O seguinte fato cheira realmente a conspiração: ninguém menos que o ministro Imre Pozsgay, um dos patronos do piquenique, contatou os membros da organização humanitária Malteser do país nos dias anteriores a 19 de agosto.

Eles cuidaram dos veranistas da RDA, que vieram não para nadar no lago Balaton, mas para fugir para o Ocidente. Sua mensagem: a fronteira ficará aberta por algumas horas e os turistas da RDA "poderão achar o caminho, caso estejam por perto".

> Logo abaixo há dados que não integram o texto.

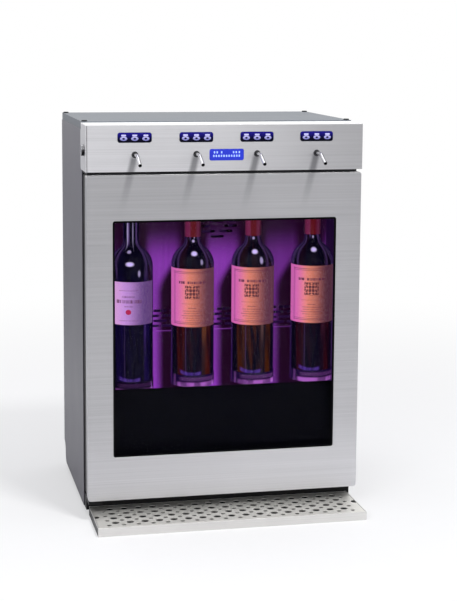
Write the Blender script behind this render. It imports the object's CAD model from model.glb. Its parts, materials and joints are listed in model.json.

Centenas de turistas da Alemanha Oriental avançam em direção à fronteira austro-húngara em agosto de 1989Foto: picture-alliance/dpa/Votava

Curiosamente, os oposicionistas húngaros e a União Pan-Europa concordam num ponto: ambos se surpreendem até hoje com a dinâmica própria do piquenique. Nos bastidores, outros devem ter trabalhado de forma discreta, mas eficaz.

A milagrosa propagação do panfleto

Laszlo Nagy, ex-ativista do MDF, ainda se diz surpreso com o fato de um motorista da Embaixada Alemã em Budapeste ter distribuído sacos repletos de panfletos ao redor do lago Balaton antes do piquenique – "convites" para um piquenique – em alemão e em húngaro. A participação disfarçada do Departamento Federal de Investigações da Alemanha e de outros serviços de inteligência é considerada hoje um segredo aberto.

Os preparativos nos bastidores impuseram um perigoso dilema para Arpad Bella e seus homens. Conter os refugiados era o seu trabalho, se necessário, pela força das armas; deixá-los passar seria uma ofensa disciplinar.

"Arpi" Bella encontrou a seguinte solução para o problema: os húngaros simplesmente viraram as costas para a multidão de 700 pessoas que avançava em sua direção e, em vez de atirar, conferiram os documentos de identidade dos convidados do piquenique que chegavam da Áustria. 

"Hansi" Göltl testemunhou o avanço no portão de madeira do outro lado. Anos depois, ele relatou ao ex-chanceler Helmut Kohl que "Arpi" Bella havia enfrentado um processo disciplinar após o feito audacioso. Chamando o chefe de "Arpi" Bella de idiota, Kolh teria afirmado: "Foi o que tinha sido combinado."